Per discussion on Feb 19 with Gorry Fairhurst and Mike Heard: Noted in the FRAG section why SHOULD first is not a MUST, notably that there are other options that would need to come first if they affect the FRAG option itself, e.g., UENC (newly noted) UCMP (compression). The impact of it not being first is noted. Also added how per-frag options are aggregated for each defined option. The text in -29 should be close...

Mike-Heard commented 8 months ago

IMO, the text in -29/-30/-31 satisfactorily addresses the issues except for some typos and editorial issues. I am therefore closing this issue with the following comments:

For APC and AUTH, it is noted that these options "may fail even where the user data has not been corrupted, such as when its contents have been overwritten." If my understanding is correct, the intent is "may fail even where the user data has not been corrupted, such as when its contents have been intentionally overwritten e.g. by a middlebox to update embedded ports numbers or IP addresses." Whether or not I have accurately captured the intent, it may be useful to make it explicit.

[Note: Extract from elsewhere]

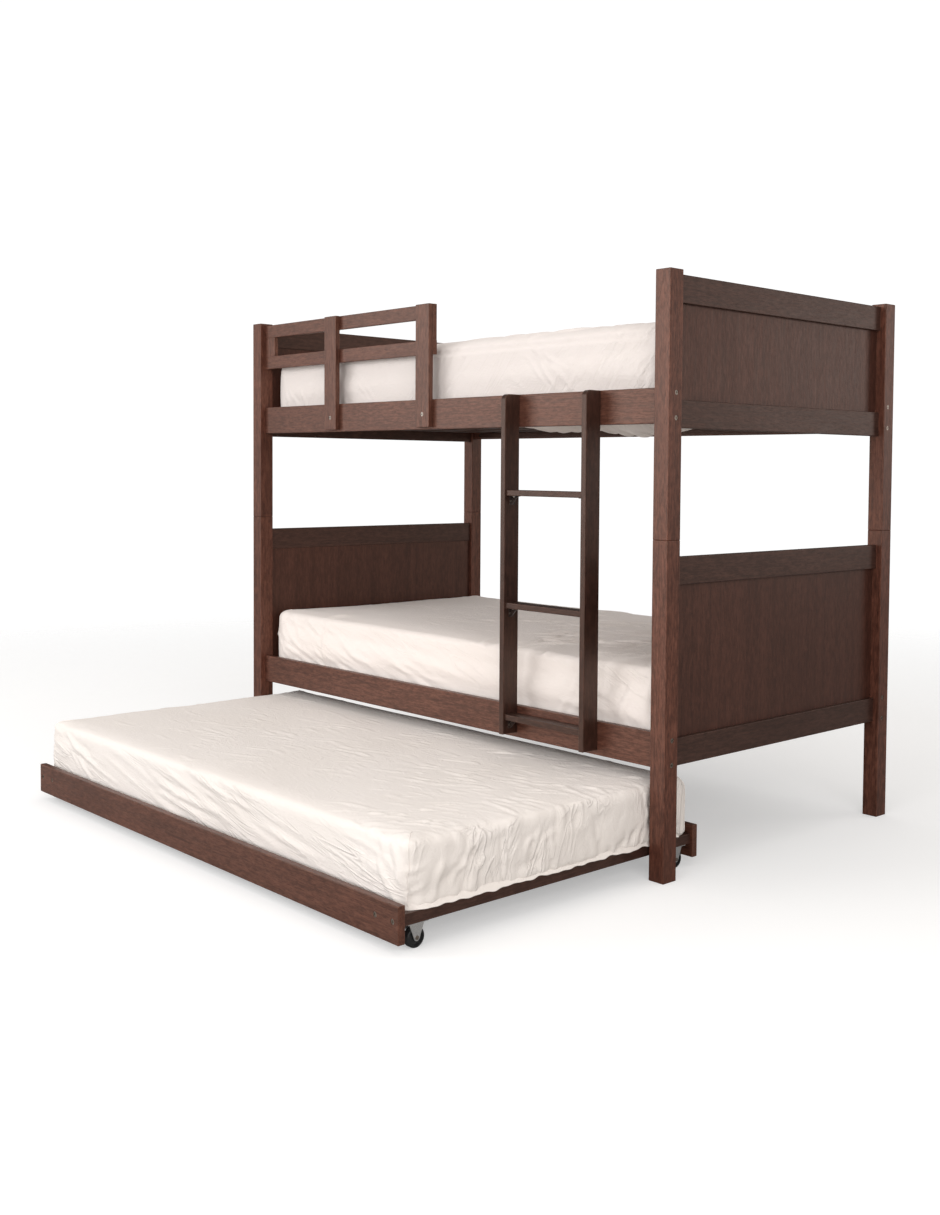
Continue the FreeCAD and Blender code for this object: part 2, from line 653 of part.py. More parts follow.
tread = board("ladder_tread", ("0", "0", "0"), ("tread_length", "tread_depth", "tread_thick"),
              "x", keep=False)
bracket = body("ladder_bracket", keep=False)
section = sketch_on(bracket, "XZ_Plane", ("0", "0", "-bracket_width / 2"))
outline(section, [("0", "0"), ("bracket_leg", "0"), ("bracket_leg", "-bracket_sheet"),
                  ("bracket_sheet", "-bracket_sheet"), ("bracket_sheet", "-bracket_leg"),
                  ("0", "-bracket_leg")])
pad(bracket, section, "bracket_width")
section = sketch_on(bracket, "XZ_Plane", ("0", "0", "-bracket_rib / 2"))
rib_end = "bracket_leg - rib_margin"
rib_root = "bracket_sheet / 2"
rib_rise = "bracket_sheet + rib_margin"
outline(section, [(rib_root, "-" + rib_root), (rib_end, "-" + rib_root), (rib_end, "-(%s)" % rib_rise),
                  (rib_rise, "-(%s)" % rib_end), (rib_root, "-(%s)" % rib_end)])
pad(bracket, section, "bracket_rib")
screw_off = "(bracket_rib + bracket_width) / 4"
for sign in ("", "-"):
    drill(bracket, "Z", ("bracket_hole_at", sign + screw_off, "0"), "screw_radius", "bracket_sheet", False)
    drill(bracket, "X", ("0", sign + screw_off, "-bracket_hole_at"), "screw_radius", "bracket_sheet", True)
screw = wood_screw("ladder_screw")
tread_places = []
bracket_places = []
screw_places = []
for i in range(TREAD_COUNT):
    z = "tread_z + %d * tread_step" % i
    y = "tread_front + tread_depth / 2"
    tread_places.append((("tread_left", "tread_front", z), UPRIGHT))
    for x, turn, sign, back, into in (("tread_left", UPRIGHT, "+", "-", TO_MINUS_X),
                                      ("tread_left + tread_length", HALF_TURN, "-", "+", TO_PLUS_X)):
        bracket_places.append(((x, y, z), turn))
        for shift in "+-":
            across = "%s %s %s" % (y, shift, screw_off)
            below = ("%s %s bracket_hole_at" % (x, sign), across, z + " - bracket_sheet")
            beside = ("%s %s bracket_sheet" % (x, sign), across, z + " - bracket_hole_at")
            screw_places.append((below, UPRIGHT))
            screw_places.append((beside, into))
copies("ladder_treads", tread, tread_places)
copies("ladder_brackets", bracket, bracket_places)
copies("ladder_screws", screw, screw_places)

# Trundle: front and rear boards bolted to two flat end members that carry the casters.
member_middle = "fork_plate_z + member_thick / 2"
trundle_bolt = bolt("trundle_bolt",
                    "trundle_board_thick - sink + nut_setback + nut_radius + bolt_past_nut - bolt_end_gap")
trundle_bolt_places = []
trundle_nut_places = []
for side, y, inward in (("front", "trundle_front", True),
                        ("rear", "trundle_front + trundle_depth - trundle_board_thick", False)):
    plank = board("trundle_%s_board" % side, ("trundle_left", y, "trundle_board_lift"),
                  ("trundle_length", "trundle_board_thick", "trundle_board_height"), "xyz")
    face = "0" if inward else "trundle_board_thick"
    outer = "trundle_front" if inward else "trundle_front + trundle_depth"
    for x in ("member_left", "member_right"):
        for sign in "-+":
            across = "%s + member_width / 2 %s bolt_spacing / 2" % (x, sign)
            hole = (across + " - trundle_left", face, member_middle + " - trundle_board_lift")
            drill(plank, "Y", hole, "head_hole", "sink", inward)
            drill(plank, "Y", hole, "bolt_hole", "trundle_board_thick", inward)
            inner = "+" if inward else "-"
            trundle_bolt_places.append(((across, "%s %s sink" % (outer, inner), member_middle),
                                        TO_PLUS_Y if inward else TO_MINUS_Y))
            nut_y = "%s %s (trundle_board_thick + nut_setback)" % (outer, inner)
            trundle_nut_places.append(((across, nut_y, member_middle), QUARTER_TURN))
for side, x in (("left", "member_left"), ("right", "member_right")):
    member = board("trundle_%s_member" % side, (x, "trundle_inner_front", "fork_plate_z"),
                   ("member_width", "trundle_inner_depth", "member_thick"), "y")
    far_nut = "trundle_inner_depth - nut_setback"
    for sign in "-+":
        across = "member_width / 2 %s bolt_spacing / 2" % sign
        for end_y, nut_y, inward in (("0", "nut_setback", True), ("trundle_inner_depth", far_nut, False)):
            drill(member, "Y", (across, end_y, "member_thick / 2"), "bolt_hole",
                  "nut_setback + nut_radius + bolt_past_nut", inward)
            drill(member, "Z", (across, nut_y, "member_thick"), "nut_radius + nut_clear",
                  "(member_thick + nut_length) / 2 + nut_clear", False)
copies("trundle_bolts", trundle_bolt, trundle_bolt_places)
copies("trundle_barrel_nuts", barrel_nut, trundle_nut_places)

between = "trundle_length - 2 * (member_inset + member_width)"
trundle_cleat = board("trundle_cleat", ("0", "0", "0"), (between, "cleat_side", "cleat_side"),
                      "x", keep=False)
cleat_z = "trundle_deck - trundle_slat_thick - cleat_side"
copies("trundle_cleats", trundle_cleat,
       [(("member_left + member_width", y, cleat_z), UPRIGHT)
        for y in ("trundle_inner_front", "trundle_inner_front + trundle_inner_depth - cleat_side")])
trundle_slat = board("trundle_slat", ("0", "0", "0"),
                     ("slat_width", "trundle_inner_depth - 2 * slat_clear", "trundle_slat_thick"),
                     "y", keep=False)
gap = "(%s - %d * slat_width) / %d" % (between, TRUNDLE_SLAT_COUNT, TRUNDLE_SLAT_COUNT + 1)
copies("trundle_slats", trundle_slat,
       [(("member_left + member_width + %d * (%s) + %d * slat_width" % (i + 1, gap, i),
          "trundle_inner_front + slat_clear", "trundle_deck - trundle_slat_thick"), UPRIGHT)
        for i in range(TRUNDLE_SLAT_COUNT)])
mattress = board("trundle_mattress",
                 ("trundle_left + trundle_mattress_inset", "trundle_inner_front + trundle_mattress_gap",
                  "trundle_deck"),
                 ("trundle_length - 2 * trundle_mattress_inset",
                  "trundle_inner_depth - 2 * trundle_mattress_gap", "trundle_mattress_thick"))
ease(mattress, "xyz", "mattress_round")

# Casters: fixed forks under the end members, and a wheel on a riveted axle in each.
fork = body("caster_fork", keep=False)
section = sketch_on(fork, "XY_Plane", ("-plate_width / 2", "-plate_length / 2", "plate_lift - fork_sheet"))
rectangle(section, "plate_width", "plate_length")
pad(fork, section, "fork_sheet")
for x in ("fork_half", "-fork_half - fork_sheet"):
    cheek = sketch_on(fork, "YZ_Plane", ("0", "0", x))
    # two slanted sides tangent to the round foot; these corners are roughly where the constraints put them
    corners = [(-22, 34), (22, 34), (7, -3), (-7, -3)]
    points = [FreeCAD.Vector(a, b, 0) for a, b in corners]
    foot = Part.Circle(FreeCAD.Vector(), FreeCAD.Vector(0, 0, 1), 8.0)
    cheek.addGeometry(Part.LineSegment(points[0], points[1]), False)
    cheek.addGeometry(Part.LineSegment(points[1], points[2]), False)
    cheek.addGeometry(Part.ArcOfCircle(foot, math.radians(200), math.radians(340)), False)
    cheek.addGeometry(Part.LineSegment(points[3], points[0]), False)
    rule(cheek, "Coincident", 0, 2, 1, 1)
    rule(cheek, "Coincident", 3, 2, 0, 1)
    rule(cheek, "Coincident", 2, 3, -1, 1)
    rule(cheek, "Tangent", 1, 2, 2, 2)
    rule(cheek, "Tangent", 3, 1, 2, 1)
    rule(cheek, "Symmetric", 0, 1, 0, 2, -2)
    rule(cheek, "DistanceX", 0, 1, 0, 2, size="fork_top")
    rule(cheek, "DistanceY", -1, 1, 0, 1, size="plate_lift - fork_sheet")
    rule(cheek, "Radius", 2, size="fork_foot_radius")
    pad(fork, cheek, "fork_sheet")
drill(fork, "X", ("-fork_half - fork_sheet", "0", "0"), "axle_radius", "2 * (fork_half + fork_sheet)")
for sign in ("", "-"):
    hole = ("0", sign + "plate_screw_spread / 2", "plate_lift")
    drill(fork, "Z", hole, "screw_radius", "fork_sheet", False)

axle = body("caster_axle", keep=False)
half_axle = "fork_half + fork_sheet"
for radius, start, reach in (("axle_radius", "-(%s)" % half_axle, "2 * (%s)" % half_axle),
                             ("rivet_radius", half_axle, "rivet_height"),
                             ("rivet_radius", "-(%s) - rivet_height" % half_axle, "rivet_height")):
    section = sketch_on(axle, "YZ_Plane", ("0", "0", start))
    circle(section, radius)
    pad(axle, section, reach)

caster_screw = wood_screw("caster_screw")
caster_places = []
for end, x in (("left", "member_left + caster_inset"),
               ("right", "member_right + member_width - caster_inset")):
    for side, y in (("front", "trundle_front + caster_setback"),
                    ("rear", "trundle_front + trundle_depth - caster_setback")):
        caster_places.append((x, y))
        wheel = body("%s_%s_wheel" % (side, end), (x, y, "wheel_radius"))
        profile = sketch_on(wheel, "XY_Plane")
        half = "wheel_width / 2"
        web = "wheel_width / 2 - web_recess"
        outline(profile, [("-" + half, "axle_radius + axle_clear"), (half, "axle_radius + axle_clear"),
                          (half, "web_inner"), (web, "web_inner"), (web, "web_outer"), (half, "web_outer"),
                          (half, "wheel_radius"), ("-" + half, "wheel_radius"), ("-" + half, "web_outer"),
                          ("web_recess - " + half, "web_outer"), ("web_recess - " + half, "web_inner"),
                          ("-" + half, "web_inner")])
        turned = wheel.newObject("PartDesign::Revolution", wheel.Label + "_turned")
        turned.Profile = profile
        turned.ReferenceAxis = (profile, ["H_Axis"])
        turned.Angle = 360
        doc.recompute()
        circles = [(i, edge.Curve.Radius) for i, edge in enumerate(turned.Shape.Edges, start=1)
                   if edge.Curve.TypeId == "Part::GeomCircle"]
        rim_radius = sheet.get("wheel_radius")
        rims = ["Edge%d" % i for i, size in circles if abs(size - rim_radius) < SAME_PLACE]
        rounded = wheel.newObject("PartDesign::Fillet", wheel.Label + "_rim")
        rounded.Base = (turned, rims)
        bind(rounded, "Radius", "wheel_round")
copies("caster_forks", fork, [((x, y, "wheel_radius"), UPRIGHT) for x, y in caster_places])
copies("caster_axles", axle, [((x, y, "wheel_radius"), UPRIGHT) for x, y in caster_places])
copies("caster_screws", caster_screw,
       [((x, "%s %s plate_screw_spread / 2" % (y, sign), "fork_plate_z - fork_sheet"), UPRIGHT)
        for x, y in caster_places for sign in "+-"])

doc.recompute()
for thing in doc.Objects:
    if "Invalid" in thing.State or "Error" in thing.State:
        raise RuntimeError("%s did not build: %s" % (thing.Label, thing.State))
for piece in subparts:
    if piece.Shape.isNull() or not piece.Shape.isValid():
        raise RuntimeError("%s has no valid shape" % piece.Label)
os.makedirs("parts", exist_ok=True)
for piece in subparts:
    piece.Shape.exportStep("parts/%s.step" % piece.Label)
print(len(subparts), "nodes")
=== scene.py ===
"""Finishes a bunk bed with a trundle: stained open-grain wood, steel fittings and three sheeted mattresses."""

import json
import math
import random

import bpy
import numpy as np
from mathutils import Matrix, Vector


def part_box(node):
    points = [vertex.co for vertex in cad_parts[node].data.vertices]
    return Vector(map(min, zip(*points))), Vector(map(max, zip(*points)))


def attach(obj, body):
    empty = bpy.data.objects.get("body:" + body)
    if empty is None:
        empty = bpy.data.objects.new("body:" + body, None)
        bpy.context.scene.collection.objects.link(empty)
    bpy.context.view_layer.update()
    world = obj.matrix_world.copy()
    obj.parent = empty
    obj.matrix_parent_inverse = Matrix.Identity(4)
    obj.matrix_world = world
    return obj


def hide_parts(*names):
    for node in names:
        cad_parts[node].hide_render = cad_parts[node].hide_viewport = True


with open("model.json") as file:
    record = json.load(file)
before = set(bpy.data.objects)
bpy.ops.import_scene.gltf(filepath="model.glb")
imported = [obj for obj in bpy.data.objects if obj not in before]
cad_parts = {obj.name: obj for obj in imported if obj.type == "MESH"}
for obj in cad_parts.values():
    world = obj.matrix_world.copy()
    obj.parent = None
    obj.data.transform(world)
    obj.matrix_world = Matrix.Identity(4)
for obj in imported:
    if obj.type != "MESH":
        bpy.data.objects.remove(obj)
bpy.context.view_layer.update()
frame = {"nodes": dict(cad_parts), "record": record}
nodes = frame["nodes"]
scene = bpy.context.scene


# ---------------------------------------------------------------- node helpers

def group_tree(name, takes, gives):
    """An empty shader group; takes and gives are (socket type, name, starting value) rows."""
    tree = bpy.data.node_groups.new(name, "ShaderNodeTree")
    for kind, label, start in takes:
        socket = tree.interface.new_socket(label, in_out="INPUT", socket_type="NodeSocket" + kind)
        if start is not None:
            socket.default_value = start
    for kind, label, _ in gives:
        tree.interface.new_socket(label, in_out="OUTPUT", socket_type="NodeSocket" + kind)
    return tree, tree.nodes.new("NodeGroupInput"), tree.nodes.new("NodeGroupOutput")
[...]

For APC (Section 11.3), I see:

APC is reported to the user, whether used per-datagram or per- fragment (as defined in Section 11.4). In the latter case, it is indicated as success only if reassembly is complete.

My reading of Section 11.3 is that APC covers only the UDP user data, and as such, does not cover fragment data that is present in a FRAG option. On this reading the per-fragment version does not protect anything and either includes the CRC for an empty PDU (0xffffffff for CRC32c) and checks OK or contains something else and checks invalid. IMO, it would be more useful to change the definition of APC to cover the FRAG data if it appears in a UDP fragment or the UDP data otherwise. I am not in any way doctrinaire about this and only point this out so that implementers get clear/unambiguous instructions. This is a separate matter than the one for which this issue was opened, so we may want to open a new issue.

Section 12.1. UNSAFE Compression (UCMP) has a typo:

OLD:

The UNSAFE Compression (UENC, Kind=192) option is reserved [...]

NEW:

The UNSAFE Compression (UCMP, Kind=192) option is reserved [...]

In the references I see:

[To24] Touch, J., "The UDP Authentication Option," draft-touch- udp-auth-option, Jul. 2018.